I am not here to go against anyone or offend anyone, I only want all of us to grow together. I want new-age leaders to step up and expand their minds even more, because we are the ones carrying the responsibility of taking everyone forward. I am already a trillionaire, so you can understand that I am not doing it for any selfish reasons, all I want is to help people. When I took responsibility for this court case as a lawyer and then as a judge, I only wanted to help my Twinflame, purely out of love, never asked him for any fee in return. I was just trying to help him with selfless intentions, because I had the power as an authority figure, and then I got stuck in abuse myself, but I still did not leave him to fight this chaos on his own.

The criminal in our case, the karmic, started using this court case to create repetitive meaningless drama 24X7 and engage me into posting only about her. She didn’t want to show my talent as she was jealous of my spotlight, and she was successful for a long time to stop me from blogging. It’s been 2 years since my main focus had been this drama, until I started exposing her she was able to abuse me full-on, both I and my TF were becoming sick day by day because of her spellwork. (Yup, she is a witch too and withes are real.) And after I exposed her, she didn’t let me do anything other than exposing her 24X7, she plays mind games all day. I started blogging in 2016, full of hopes and dreams, my mind was full of ideas, and I also had talent, I believed in myself and my abilities. I even left my 9 to 5 job in 2020 to do blogging full-time, but then this karmic happened. I never thought blogging would seem like a dream so far away.

She was keeping me in prison using this court case and I was bound to the responsibility as a lawyer now, I didn’t have time for blogging, nor did I have time for myself. She was trying to kill me by making me suicidal, by keeping me in a prison, sitting miles away she controlled even when I went to the bathroom.
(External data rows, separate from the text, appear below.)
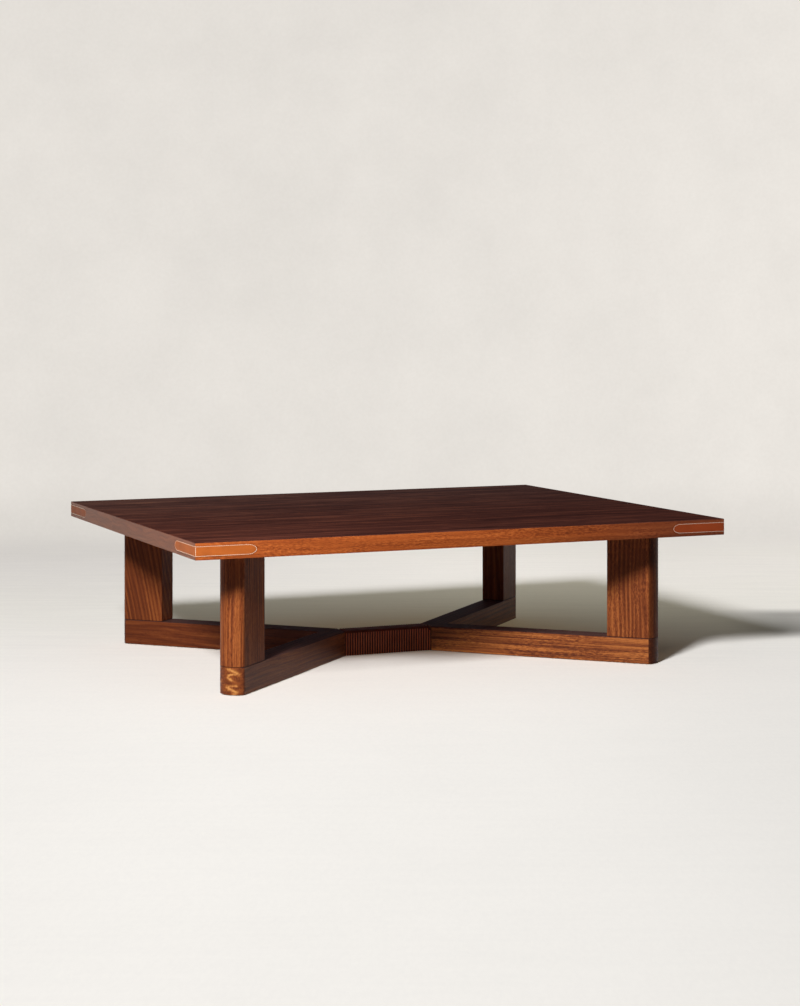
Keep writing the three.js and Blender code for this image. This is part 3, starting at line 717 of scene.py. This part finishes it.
def leather_panel(corner):
    """The leather as a closed band: bordered face, cut edge and back."""
    outline = band_outline()
    count = len(outline)
    loop = outline + [(t, -z, (n[0], -n[1])) for t, z, n in reversed(outline[1:-1])]
    size = len(loop)
    vertices, faces = [], []
    for inset, height in BORDER:
        for t, z, n in loop:
            vertices.append(band_place(corner, t - n[0] * inset * MM, z - n[1] * inset * MM, height * MM))
    for i in range(len(BORDER) - 1):
        for j in range(size):
            k = (j + 1) % size
            faces.append((i * size + j, (i + 1) * size + j, (i + 1) * size + k, i * size + k))

    def ladder(start, turned):
        upper = [start + j for j in range(count)]
        lower = [start] + [start + size - j for j in range(1, count - 1)] + [start + count - 1]
        for j in range(count - 1):
            rung = [upper[j], upper[j + 1], lower[j + 1], lower[j]]
            corners_of_rung = [v for n, v in enumerate(rung) if v not in rung[:n]]
            faces.append(tuple(reversed(corners_of_rung)) if turned else tuple(corners_of_rung))

    ladder(0, False)
    ladder((len(BORDER) - 1) * size, True)
    if CORNERS[corner][0] * CORNERS[corner][1] < 0:
        faces = [tuple(reversed(face)) for face in faces]
    return vertices, faces


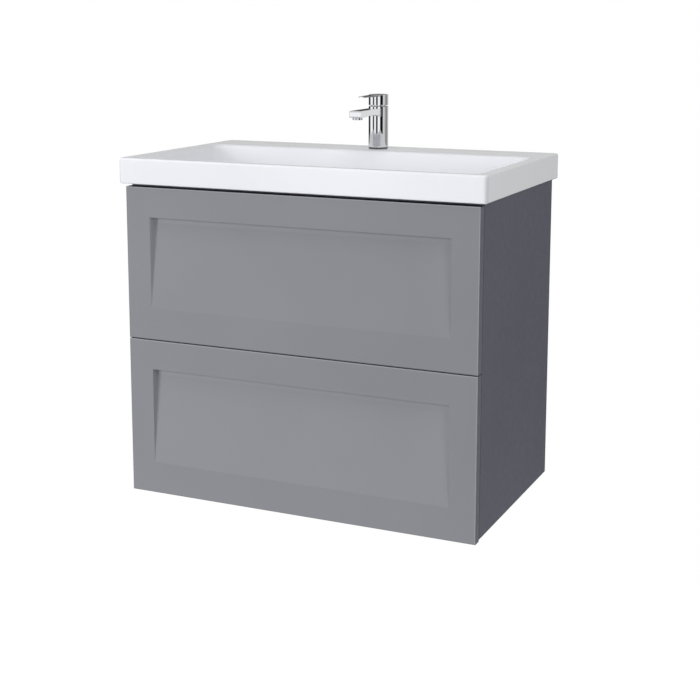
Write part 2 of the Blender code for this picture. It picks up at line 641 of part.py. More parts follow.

Even a prisoner inside a real jail would have more freedom than this. In the last 2 years I have gone out of my house only 10 times, that too, I have come back home ASAP after a short outing. In the last 6 months I haven’t gone anywhere, I don’t even go out for a walk outside my house to have fresh air as often because I simply don’t have time for it. A lot of days I have workload that should take 3 days to complete, but I get only 1 day to finish it because the next day there’s more work coming, so I can’t give myself a single day off. If she had gone to a real court, no court would have dealt with her drama 24X7. But since she uses smear campaigns in the court of public opinion, the judge is just a dog to her.
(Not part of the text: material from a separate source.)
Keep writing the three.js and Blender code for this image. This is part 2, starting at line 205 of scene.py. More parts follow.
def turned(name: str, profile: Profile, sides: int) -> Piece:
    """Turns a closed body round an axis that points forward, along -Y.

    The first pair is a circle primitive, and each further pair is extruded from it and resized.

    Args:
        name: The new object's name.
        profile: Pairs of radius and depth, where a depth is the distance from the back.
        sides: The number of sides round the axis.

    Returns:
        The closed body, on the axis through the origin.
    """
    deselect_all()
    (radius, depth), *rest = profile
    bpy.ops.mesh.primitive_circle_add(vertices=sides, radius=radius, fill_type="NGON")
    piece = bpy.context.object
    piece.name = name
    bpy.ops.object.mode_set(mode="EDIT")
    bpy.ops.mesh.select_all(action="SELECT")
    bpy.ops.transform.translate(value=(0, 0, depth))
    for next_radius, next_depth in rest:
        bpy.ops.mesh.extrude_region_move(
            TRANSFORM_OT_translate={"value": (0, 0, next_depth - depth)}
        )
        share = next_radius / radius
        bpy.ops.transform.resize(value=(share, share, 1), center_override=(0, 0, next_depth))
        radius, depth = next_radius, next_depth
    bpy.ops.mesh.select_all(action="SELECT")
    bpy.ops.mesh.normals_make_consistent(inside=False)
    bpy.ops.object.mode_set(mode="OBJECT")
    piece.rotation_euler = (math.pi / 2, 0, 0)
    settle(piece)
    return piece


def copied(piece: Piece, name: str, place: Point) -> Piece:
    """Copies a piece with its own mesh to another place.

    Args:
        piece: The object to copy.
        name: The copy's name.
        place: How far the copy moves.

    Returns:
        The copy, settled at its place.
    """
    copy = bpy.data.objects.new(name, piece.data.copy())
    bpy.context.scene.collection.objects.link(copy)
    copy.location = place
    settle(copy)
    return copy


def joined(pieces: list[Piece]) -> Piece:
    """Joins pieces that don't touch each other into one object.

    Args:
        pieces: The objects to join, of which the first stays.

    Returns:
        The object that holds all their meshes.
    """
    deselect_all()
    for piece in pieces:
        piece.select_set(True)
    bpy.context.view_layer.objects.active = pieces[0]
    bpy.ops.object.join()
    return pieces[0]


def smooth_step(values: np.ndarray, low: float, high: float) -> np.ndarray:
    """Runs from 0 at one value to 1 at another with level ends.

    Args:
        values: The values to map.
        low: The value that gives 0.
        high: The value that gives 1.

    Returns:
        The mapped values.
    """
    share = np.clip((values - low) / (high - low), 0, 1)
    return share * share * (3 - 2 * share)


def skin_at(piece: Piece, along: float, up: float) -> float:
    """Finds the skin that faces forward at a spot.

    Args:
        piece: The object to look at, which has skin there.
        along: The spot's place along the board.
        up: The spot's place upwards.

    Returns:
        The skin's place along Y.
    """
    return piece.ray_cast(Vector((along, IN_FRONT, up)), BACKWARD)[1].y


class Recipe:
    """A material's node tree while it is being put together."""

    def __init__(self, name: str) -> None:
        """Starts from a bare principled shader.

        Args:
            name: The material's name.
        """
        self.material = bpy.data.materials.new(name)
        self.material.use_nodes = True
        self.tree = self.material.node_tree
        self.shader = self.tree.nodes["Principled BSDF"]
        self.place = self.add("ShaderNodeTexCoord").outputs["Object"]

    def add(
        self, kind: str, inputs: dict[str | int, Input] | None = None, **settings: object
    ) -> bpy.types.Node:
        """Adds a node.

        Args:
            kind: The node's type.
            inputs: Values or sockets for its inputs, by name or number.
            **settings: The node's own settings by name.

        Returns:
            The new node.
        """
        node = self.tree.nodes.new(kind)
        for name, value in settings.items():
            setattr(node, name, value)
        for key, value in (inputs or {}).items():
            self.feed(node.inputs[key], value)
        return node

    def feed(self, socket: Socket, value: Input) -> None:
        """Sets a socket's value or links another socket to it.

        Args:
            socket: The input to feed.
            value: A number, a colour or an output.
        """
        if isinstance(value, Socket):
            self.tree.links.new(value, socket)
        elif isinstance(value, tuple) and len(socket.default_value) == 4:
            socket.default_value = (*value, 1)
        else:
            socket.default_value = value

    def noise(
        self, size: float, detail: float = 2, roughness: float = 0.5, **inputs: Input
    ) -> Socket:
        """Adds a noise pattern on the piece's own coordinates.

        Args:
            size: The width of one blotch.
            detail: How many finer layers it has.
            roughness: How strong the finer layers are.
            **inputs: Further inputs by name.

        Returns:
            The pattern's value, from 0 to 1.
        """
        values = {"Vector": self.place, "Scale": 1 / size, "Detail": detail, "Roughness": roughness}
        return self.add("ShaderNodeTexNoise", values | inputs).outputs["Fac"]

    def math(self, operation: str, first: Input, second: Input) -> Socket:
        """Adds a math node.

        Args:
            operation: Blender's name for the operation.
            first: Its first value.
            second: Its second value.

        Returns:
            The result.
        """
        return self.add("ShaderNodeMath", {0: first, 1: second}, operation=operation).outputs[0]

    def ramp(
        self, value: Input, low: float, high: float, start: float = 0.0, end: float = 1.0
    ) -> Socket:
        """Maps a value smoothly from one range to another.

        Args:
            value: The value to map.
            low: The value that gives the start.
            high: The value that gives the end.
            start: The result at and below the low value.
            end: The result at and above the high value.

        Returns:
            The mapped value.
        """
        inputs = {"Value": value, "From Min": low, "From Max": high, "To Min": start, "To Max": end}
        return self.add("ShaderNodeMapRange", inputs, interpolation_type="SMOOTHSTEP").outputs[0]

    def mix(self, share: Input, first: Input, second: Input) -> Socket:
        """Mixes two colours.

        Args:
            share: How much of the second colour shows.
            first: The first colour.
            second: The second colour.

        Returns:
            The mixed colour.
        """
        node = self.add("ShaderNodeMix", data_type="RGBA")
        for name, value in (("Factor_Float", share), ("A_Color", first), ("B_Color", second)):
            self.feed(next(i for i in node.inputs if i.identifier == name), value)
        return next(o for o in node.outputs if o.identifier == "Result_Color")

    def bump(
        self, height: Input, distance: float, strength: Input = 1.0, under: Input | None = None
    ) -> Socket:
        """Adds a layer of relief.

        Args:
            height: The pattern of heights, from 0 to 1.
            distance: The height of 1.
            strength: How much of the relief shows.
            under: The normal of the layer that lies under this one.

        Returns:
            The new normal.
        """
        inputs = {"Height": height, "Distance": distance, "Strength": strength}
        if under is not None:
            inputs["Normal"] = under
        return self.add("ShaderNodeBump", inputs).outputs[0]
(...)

She forces me to post ridiculous gossip about myself that I am a prostitute, I don’t get to have any autonomy over what I post on my own blog. FYI I am not a prostitute, she is. And no matter what I am or what people gossip about me, I don’t need to post negative stuff about myself 3 times a day, no one does that. Narcissist and her enablers gossip about me every day, I have exposed all the points she makes about me, now they don’t have anything negative to say so they make up stories, crazy karmic things she is showing her talent in storytelling, though no one lies her cringe stories. On her blog, there’s no one to read her posts and engage in her darkness. But she uses my blog to spread darkness and negativity, everyone goes through so much turmoil because of her. I can see what she is doing, I am not blind, I am a psychic and I can the bigger picture from a higher perspective. But even after seeing everything, I just don’t have the power to do anything in this situation.

So you see, why I had to find ways to fight her abuse, now she makes me overwork but she also pays me as much. The court case fee is so high now, because this is my blog and here I have the power. She doesn’t want to go to any other court, her problem 💁🏻‍♀️. If she keeps coming back here, I will make her pay. I finally found a way to exercise whatever amount of autonomy I still had. She will pay a high price for taking my human rights away, for taking my freedom away from me. In the end, she will have no choice but to sign the divorce papers peacefully. She pays money for everything, every gossip, every harassment, every guilt trip, every spell, if she makes me post about her posts, if she doesn’t let me sleep on time, if she makes me burn out. This is my innovative solution, I make her pay the fine for every drama and she always pays because I always prove her wrong. She doesn’t stop so I keep increasing the fines, we started with fines as low as 1000 Rs (12$), now after 5 months she pays crores trillion dollars every day. I am also the world’s richest person now, my TF is the second. All thanks to this karmic’s stupidity, she is so dumb. I plan to do a lot of charity work with this money.

As I write this post, I am converting this prison into a blessing, pure alchemy. I want to show those people that they only did me a favour, it was a prison that made me rich, it gave me a story to tell all my life to make me famous. They thought they were controlling my life but God was controlling them the whole time, my life will be a testimony because of them. Karmic made me post about the court case non-stop every day so that I wouldn’t be able to follow my passion in writing, follow my dreams, she wanted to block my life purpose and my destiny. But looking back, turns out this prison is a part of my life purpose, now I will showcase my skills as a judge also, not just my blogging skills. I will use this court case in my favour, I will turn this cage into a blessing. This post is where the tables turn, this is my light at the end of the tunnel. Now no one would think ever again, of putting me back into prison, because the prison is no more a place which blocks my destiny. Oh and I have been a very good freedom fighter, I am very proud of myself.